-- WHAT YOU ARE ASKED TO DO --
For this exercise, write out exactly, and only, the lines running from the line that contains "Continue the build123d" through the line that contains "# Leaf skins and core".

-- DATA TO PROCESS --

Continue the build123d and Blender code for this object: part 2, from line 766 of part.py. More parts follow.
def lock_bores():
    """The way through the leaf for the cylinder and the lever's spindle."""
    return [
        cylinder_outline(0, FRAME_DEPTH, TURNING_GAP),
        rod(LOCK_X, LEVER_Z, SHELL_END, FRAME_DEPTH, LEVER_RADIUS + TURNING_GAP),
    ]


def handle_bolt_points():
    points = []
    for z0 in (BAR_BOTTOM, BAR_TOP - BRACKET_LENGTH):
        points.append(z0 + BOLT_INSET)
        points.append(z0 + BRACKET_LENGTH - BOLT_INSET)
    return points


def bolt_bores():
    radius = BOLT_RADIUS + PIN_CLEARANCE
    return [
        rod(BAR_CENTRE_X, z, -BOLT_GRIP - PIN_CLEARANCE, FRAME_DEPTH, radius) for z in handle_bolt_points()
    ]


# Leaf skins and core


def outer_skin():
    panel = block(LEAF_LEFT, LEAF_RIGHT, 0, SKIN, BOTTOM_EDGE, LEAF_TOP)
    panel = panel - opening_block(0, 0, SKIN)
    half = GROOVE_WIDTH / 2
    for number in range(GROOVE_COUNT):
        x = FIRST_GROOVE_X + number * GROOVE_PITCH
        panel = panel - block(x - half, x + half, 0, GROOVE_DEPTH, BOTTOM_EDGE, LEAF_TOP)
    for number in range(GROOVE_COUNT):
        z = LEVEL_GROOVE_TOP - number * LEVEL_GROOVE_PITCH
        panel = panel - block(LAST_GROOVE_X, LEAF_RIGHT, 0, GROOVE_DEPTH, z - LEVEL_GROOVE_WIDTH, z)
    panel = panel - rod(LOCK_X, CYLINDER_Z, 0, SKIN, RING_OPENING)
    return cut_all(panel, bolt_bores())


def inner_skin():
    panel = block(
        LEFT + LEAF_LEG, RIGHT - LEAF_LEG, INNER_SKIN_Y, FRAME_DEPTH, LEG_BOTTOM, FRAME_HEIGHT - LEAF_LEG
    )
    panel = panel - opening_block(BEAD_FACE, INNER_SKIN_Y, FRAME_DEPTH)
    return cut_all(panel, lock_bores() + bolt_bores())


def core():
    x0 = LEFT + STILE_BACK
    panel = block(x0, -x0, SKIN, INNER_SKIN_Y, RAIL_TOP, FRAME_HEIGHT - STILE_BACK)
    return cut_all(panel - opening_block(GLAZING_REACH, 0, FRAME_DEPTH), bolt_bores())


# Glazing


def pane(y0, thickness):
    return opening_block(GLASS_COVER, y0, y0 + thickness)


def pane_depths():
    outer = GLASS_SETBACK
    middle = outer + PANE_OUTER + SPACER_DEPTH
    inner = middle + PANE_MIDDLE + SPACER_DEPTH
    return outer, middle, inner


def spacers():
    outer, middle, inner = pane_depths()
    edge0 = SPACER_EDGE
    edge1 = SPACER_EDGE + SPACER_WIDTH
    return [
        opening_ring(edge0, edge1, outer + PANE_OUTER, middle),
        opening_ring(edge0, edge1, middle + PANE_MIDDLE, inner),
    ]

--

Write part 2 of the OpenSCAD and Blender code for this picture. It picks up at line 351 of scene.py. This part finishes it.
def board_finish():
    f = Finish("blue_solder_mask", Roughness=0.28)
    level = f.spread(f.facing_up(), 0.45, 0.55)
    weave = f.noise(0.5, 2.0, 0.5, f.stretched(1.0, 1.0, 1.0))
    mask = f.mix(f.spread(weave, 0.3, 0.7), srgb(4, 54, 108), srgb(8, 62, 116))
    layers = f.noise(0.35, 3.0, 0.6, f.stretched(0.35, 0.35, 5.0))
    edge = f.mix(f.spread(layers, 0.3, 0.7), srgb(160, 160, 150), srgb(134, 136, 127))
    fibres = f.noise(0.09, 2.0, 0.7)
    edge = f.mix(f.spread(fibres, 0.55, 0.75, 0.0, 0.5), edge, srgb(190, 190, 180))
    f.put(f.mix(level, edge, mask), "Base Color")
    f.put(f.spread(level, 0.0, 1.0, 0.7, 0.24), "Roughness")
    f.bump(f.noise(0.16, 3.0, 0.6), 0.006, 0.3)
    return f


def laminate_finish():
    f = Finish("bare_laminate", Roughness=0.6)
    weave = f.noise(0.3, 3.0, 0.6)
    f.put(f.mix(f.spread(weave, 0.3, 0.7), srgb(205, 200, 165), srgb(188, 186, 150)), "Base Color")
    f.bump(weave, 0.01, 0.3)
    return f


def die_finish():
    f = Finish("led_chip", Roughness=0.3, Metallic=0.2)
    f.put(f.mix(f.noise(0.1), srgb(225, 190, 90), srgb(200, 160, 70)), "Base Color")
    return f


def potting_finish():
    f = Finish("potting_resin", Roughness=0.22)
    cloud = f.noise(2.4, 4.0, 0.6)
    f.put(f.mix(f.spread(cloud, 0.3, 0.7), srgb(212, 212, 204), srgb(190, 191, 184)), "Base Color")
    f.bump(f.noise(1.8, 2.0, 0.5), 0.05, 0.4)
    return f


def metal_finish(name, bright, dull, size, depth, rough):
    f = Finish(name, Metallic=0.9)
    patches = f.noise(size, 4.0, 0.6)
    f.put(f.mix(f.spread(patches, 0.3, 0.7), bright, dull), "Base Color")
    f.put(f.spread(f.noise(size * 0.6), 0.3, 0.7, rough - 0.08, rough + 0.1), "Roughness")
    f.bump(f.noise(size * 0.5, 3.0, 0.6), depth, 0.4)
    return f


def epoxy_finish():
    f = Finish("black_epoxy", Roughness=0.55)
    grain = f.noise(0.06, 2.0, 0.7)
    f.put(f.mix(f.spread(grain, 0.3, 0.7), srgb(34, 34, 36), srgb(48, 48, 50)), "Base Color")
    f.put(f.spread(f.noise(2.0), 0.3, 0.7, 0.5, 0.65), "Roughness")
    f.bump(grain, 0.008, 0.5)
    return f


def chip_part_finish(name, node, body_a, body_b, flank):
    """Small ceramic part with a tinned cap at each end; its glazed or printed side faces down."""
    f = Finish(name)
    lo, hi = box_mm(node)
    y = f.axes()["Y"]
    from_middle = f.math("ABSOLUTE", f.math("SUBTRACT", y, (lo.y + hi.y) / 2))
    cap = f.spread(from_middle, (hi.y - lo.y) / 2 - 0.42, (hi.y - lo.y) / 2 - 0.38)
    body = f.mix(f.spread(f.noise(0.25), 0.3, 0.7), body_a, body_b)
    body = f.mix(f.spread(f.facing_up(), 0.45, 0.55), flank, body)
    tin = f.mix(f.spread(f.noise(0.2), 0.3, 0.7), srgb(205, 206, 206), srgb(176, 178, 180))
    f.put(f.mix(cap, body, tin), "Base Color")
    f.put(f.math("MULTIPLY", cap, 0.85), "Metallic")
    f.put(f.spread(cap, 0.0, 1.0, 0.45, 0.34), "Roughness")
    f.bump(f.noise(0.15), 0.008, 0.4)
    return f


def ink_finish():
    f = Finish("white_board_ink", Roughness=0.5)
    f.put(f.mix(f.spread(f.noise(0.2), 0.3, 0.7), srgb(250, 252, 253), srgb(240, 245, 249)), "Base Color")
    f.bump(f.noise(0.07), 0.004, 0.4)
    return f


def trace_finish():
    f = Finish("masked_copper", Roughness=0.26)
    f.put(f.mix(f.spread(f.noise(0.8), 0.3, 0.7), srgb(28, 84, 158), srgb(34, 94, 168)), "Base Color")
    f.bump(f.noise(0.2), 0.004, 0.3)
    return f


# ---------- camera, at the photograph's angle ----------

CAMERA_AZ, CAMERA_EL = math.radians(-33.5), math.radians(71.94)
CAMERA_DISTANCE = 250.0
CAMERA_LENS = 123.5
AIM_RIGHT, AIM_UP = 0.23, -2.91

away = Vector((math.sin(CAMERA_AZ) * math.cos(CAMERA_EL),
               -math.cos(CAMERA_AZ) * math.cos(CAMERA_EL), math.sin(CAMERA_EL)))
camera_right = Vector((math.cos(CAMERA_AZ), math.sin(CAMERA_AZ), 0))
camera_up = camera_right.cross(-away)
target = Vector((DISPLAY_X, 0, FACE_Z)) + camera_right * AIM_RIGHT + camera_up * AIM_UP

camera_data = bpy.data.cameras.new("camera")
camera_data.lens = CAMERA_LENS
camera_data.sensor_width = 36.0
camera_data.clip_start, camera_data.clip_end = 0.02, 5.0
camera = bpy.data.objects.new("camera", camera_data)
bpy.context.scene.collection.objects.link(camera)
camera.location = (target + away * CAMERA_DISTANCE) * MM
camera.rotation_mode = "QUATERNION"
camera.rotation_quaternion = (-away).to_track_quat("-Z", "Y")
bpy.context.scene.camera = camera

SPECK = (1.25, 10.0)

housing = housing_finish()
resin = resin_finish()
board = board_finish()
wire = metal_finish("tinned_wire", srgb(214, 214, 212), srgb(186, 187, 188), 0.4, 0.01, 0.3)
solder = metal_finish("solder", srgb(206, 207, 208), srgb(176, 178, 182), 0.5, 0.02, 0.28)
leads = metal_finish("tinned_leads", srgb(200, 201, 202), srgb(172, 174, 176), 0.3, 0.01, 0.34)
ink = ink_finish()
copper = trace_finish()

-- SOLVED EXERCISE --
Continue the build123d and Blender code for this object: part 2, from line 766 of part.py. More parts follow.
def lock_bores():
    """The way through the leaf for the cylinder and the lever's spindle."""
    return [
        cylinder_outline(0, FRAME_DEPTH, TURNING_GAP),
        rod(LOCK_X, LEVER_Z, SHELL_END, FRAME_DEPTH, LEVER_RADIUS + TURNING_GAP),
    ]


def handle_bolt_points():
    points = []
    for z0 in (BAR_BOTTOM, BAR_TOP - BRACKET_LENGTH):
        points.append(z0 + BOLT_INSET)
        points.append(z0 + BRACKET_LENGTH - BOLT_INSET)
    return points


def bolt_bores():
    radius = BOLT_RADIUS + PIN_CLEARANCE
    return [
        rod(BAR_CENTRE_X, z, -BOLT_GRIP - PIN_CLEARANCE, FRAME_DEPTH, radius) for z in handle_bolt_points()
    ]


# Leaf skins and core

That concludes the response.